Alynda Lee Segarra was born in New York City, where she was raised by her aunt. She was a casual student half-assing her way through high school. She knew she wasn’t going to finish, and entry into the working world seemed improbable. Poetry gave her a creative outlet, and her first times on stage were at slams and open mics. Her writing was confessional, which forced her to be vulnerable in front of an audience – a challenge she came to embrace. “I loved going up there feeling scared and walking away feeling closer to everybody,” she says.
With no clear vision for a future, Segarra felt like a burden and decided to take herself off of her aunt’s hands when she turned 17. When that day came in 2003, she took the Greyhound to Philadelphia with a couple of guys who taught her the wandering punk lifestyle. They moved in to a squat there with some older punks, but soon she was back on a bus without them and bound for San Francisco to see her boyfriend. They traveled the West Coast, hopping trains and hitchhiking, then split along the way. She continued to roam, doing laps around the country “the free way.” She’d settle in towns until situations got tense, then move on.
“It wasn’t about the destination; it was about making it the most interesting trip,” Segarra says. “We didn’t really have any place to go, so once we got to a town, it got stressful.” Hitchhiking and hopping freight trains from town to town staved off big picture questions like “What am I doing with my life?”

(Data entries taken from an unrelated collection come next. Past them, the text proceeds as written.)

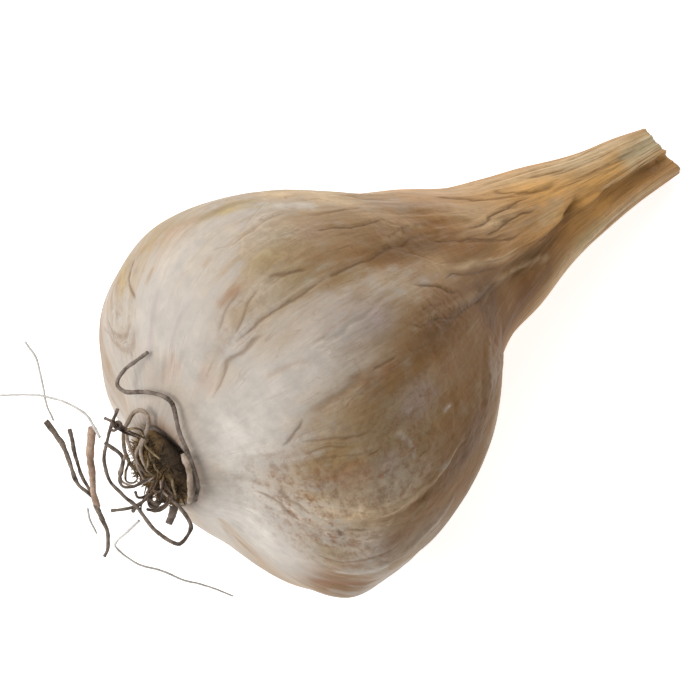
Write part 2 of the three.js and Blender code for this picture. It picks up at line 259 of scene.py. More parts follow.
# ---------------------------------------------------------------- folds, creases, stains, painted shade and painted highlights
# The skin's tones, each laid over the ones before it. "warm" and "neck" follow the bulb's form, and the
# others are placed by the marks and patches.
SKIN_TONES = {
    "warm": "#bfa37e",
    "tan": "#a78b69",
    "drab": "#977d58",
    "olive": "#a08b62",
    "lilac": "#ac9d9c",
    "ash": "#8d7d6c",
    "neck": "#c0925f",
    "rose": "#b39582",
    "yellow": "#b9a06a",
    "honey": "#dfa860",
    "amber": "#986730",
    "umber": "#866135",
    "rust": "#8e5f38",
    "sage": "#c9b793",
    # cream and chalk: paler skin, and painted highlight where they lie along crests and ridges
    "cream": "#d8bb92",
    "chalk": "#d3cbc1",
    # line: the dark of the folds, partly stain and partly painted shade
    "line": "#634322",
}
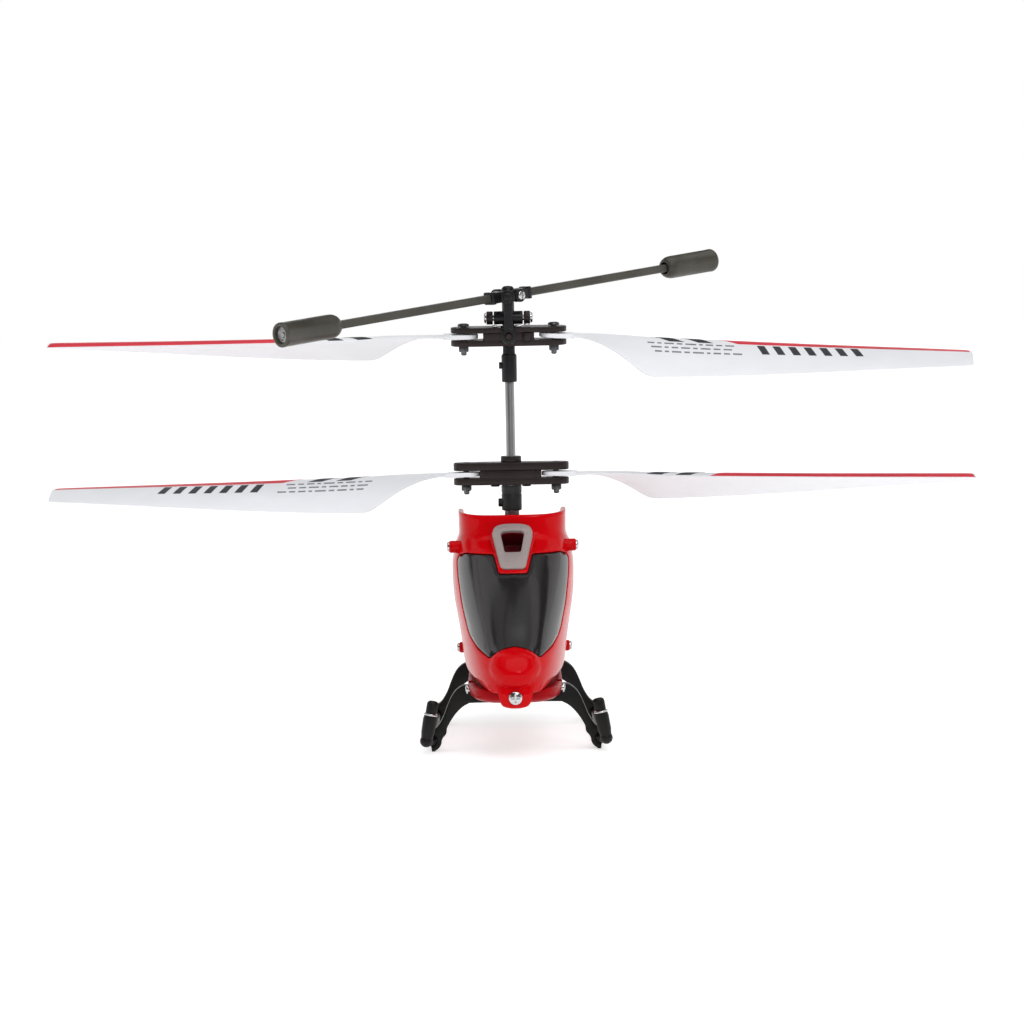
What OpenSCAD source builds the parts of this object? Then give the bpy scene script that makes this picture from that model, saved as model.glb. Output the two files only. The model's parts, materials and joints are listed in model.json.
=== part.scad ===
// Small indoor remote control helicopter with two rotors on one mast and a flybar.
// Every sub-part is drawn with the mast as the Z axis, the nose toward -Y and the skids on z = 0.
// at_mast() then moves it back, so that the origin is under the middle of the whole machine.

/* [Rotors] */
// Distance from the mast to a blade tip
rotor_radius = 94.5; // [92:0.5:96]
// Blade pitch where the blade is widest, in degrees
root_pitch = 20; // [16:1:21]
// Blade pitch at the tip, in degrees
tip_pitch = 9.5; // [7:0.5:12]
// Thickness of a blade
blade_t = 0.9; // [0.8:0.05:1]
// Direction of the lower rotor at rest, in degrees
lower_azimuth = -4; // [-8:1:8]
// Droop of the right upper blade in its loose root, in degrees
upper_right_droop = 3.1; // [0:0.1:3.2]
// Droop of the lower blades in their loose roots, in degrees
lower_droop = 1; // [0:0.1:3]

/* [Flybar] */
// Distance from the mast to the outer end of a flybar weight
flybar_radius = 59.5; // [56:0.5:64]
// Diameter of a flybar weight
weight_d = 4.8; // [4:0.1:5]
// Direction of the flybar at rest, in degrees
flybar_azimuth = 42; // [38:1:46]
// Tilt of the flybar at rest, in degrees
flybar_tilt = 6.5; // [0:0.5:8]

/* [Body] */
// Thickness of the canopy shell
shell_t = 1; // [0.8:0.1:1.2]
// Half of the distance between the skid runners
runner_x = 16.8; // [16.4:0.1:17.4]
// Diameter of a skid runner
runner_d = 2.1; // [1.8:0.1:2.1]
// Distance behind the mast where the tail fin ends
tail_end_y = 168; // [160:1:180]

/* [Drive] */
// Teeth on each rotor gear
gear_teeth = 40; // [40:4:40]
// Teeth on each motor pinion
pinion_teeth = 9; // [9:1:9]
// Gear module
gear_module = 0.3; // [0.3:0.01:0.3]

/* [Hidden] */
$fn = 48;

// Place of the mast along the machine
nose_y = -50;
mast_y = -(nose_y + tail_end_y) / 2;

// Fits
press_gap = 0.02;
run_gap = 0.05;

// Shafts
inner_r = 0.93;
outer_r = 1.5;
outer_bore = inner_r + run_gap;
inner_bottom_z = 12.8;
inner_top_z = 77;
outer_bottom_z = 25;
outer_top_z = 56.5;

// Rotor heads
bolt_x = 9.2;
bolt_r = 0.6;
bolt_hole_r = 0.62;
blade_hole_r = 0.68;
grip_half_w = 3;
flybar_z = 89.2;
feather_z = 84.7;
grip_tilt = flybar_tilt * sin(flybar_azimuth);
upper_blade_z = 81.05;
lower_blade_z = 52.85;
post_r = 1.2;
stud_y = 4.4;
stud_r = 0.6;
link_hole_r = 0.8;
stud_drop = 3.4;
teeter_r = 0.5;
hub_hole_r = 1.9;
hub_boss_y = 4;
weight_in = flybar_radius - 13.9;
rod_in = 3.45;
rod_out = weight_in + 4.3;
slug_in = weight_in + 5.05;
slug_out = flybar_radius - 0.4;

// Drive train
gear_pitch_r = gear_teeth * gear_module / 2;
pinion_pitch_r = pinion_teeth * gear_module / 2;
motor_y = gear_pitch_r + pinion_pitch_r;
motor_r = 3.5;
inner_gear_z = 15.5;
outer_gear_z = 35;
gear_h = 2;
pinion_h = 3.2;
motor_shaft_r = 0.4;

// Frame
plate_x = 6.9;
plate_t = 0.8;
tray_top_z = 13.5;
board_z = 19.66;

// Skids
runner_z = 2.15;
strut_y = [-28, 12];
strut_t = 3;

// Tail
boom_r = 1.5;
boom_z = 20;
tail_motor_y = 138;
tail_motor_r = 2.2;

module at_mast() {
    translate([0, mast_y, 0]) children();
}

module both_sides() {
    children();
    mirror([1, 0, 0]) children();
}

// A cylinder along X, from x0 to x1, at y and z
module x_rod(x0, x1, y, z, r) {
    translate([x0, y, z]) rotate([0, 90, 0]) cylinder(h = x1 - x0, r = r);
}

// A cylinder along Y, from y0 to y1, at x and z
module y_rod(y0, y1, x, z, r) {
    translate([x, y0, z]) rotate([-90, 0, 0]) cylinder(h = y1 - y0, r = r);
}

// A box from its lowest to its highest corner
module block(low, high) {
    translate(low) cube(high - low);
}

// An outline in X and Z, pushed from y0 to y1
module front_outline(y0, y1) {
    translate([0, y1, 0]) rotate([90, 0, 0]) linear_extrude(y1 - y0) children();
}

// An outline in Y and Z, pushed from x0 to x1
module side_outline(x0, x1) {
    translate([x0, 0, 0]) rotate([90, 0, 90]) linear_extrude(x1 - x0) children();
}

// ---- Smooth curves ----

// One value on a Catmull-Rom curve, with t from 0 to 1 between b and c
function blend4(a, b, c, d, t) =
    b + t * (c - a) / 2 + t * t * (a - 2.5 * b + 2 * c - d / 2) + t * t * t * (-a + 3 * b - 3 * c + d) / 2;

// A smooth path through the points, with the given number of steps between each pair
function smooth_path(pts, steps) = concat(
    [for (i = [0:len(pts) - 2]) for (s = [0:steps - 1])
        blend4(pts[max(i - 1, 0)], pts[i], pts[i + 1], pts[min(i + 2, len(pts) - 1)], s / steps)],
    [pts[len(pts) - 1]]
);

function mirrored(pts) = [for (i = [len(pts) - 1:-1:0]) [-pts[i][0], pts[i][1]]];

// ---- Canopy form ----

canopy_top_z = 44.7;
lobe_z = 18.3;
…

Until she started busking, Segarra got money by “spare changing, which I hate for my aunt to hear,” she says, laughing. “It was like, ‘I’m really on my own now’ – this was really before cell phones. I’m really happy that I did it, but it was really scary. It took that 17-year-old bravery and pride – a lot of pride. ‘I’m going to force myself to go out there and figure it out.’ And a lot of dumpstering.”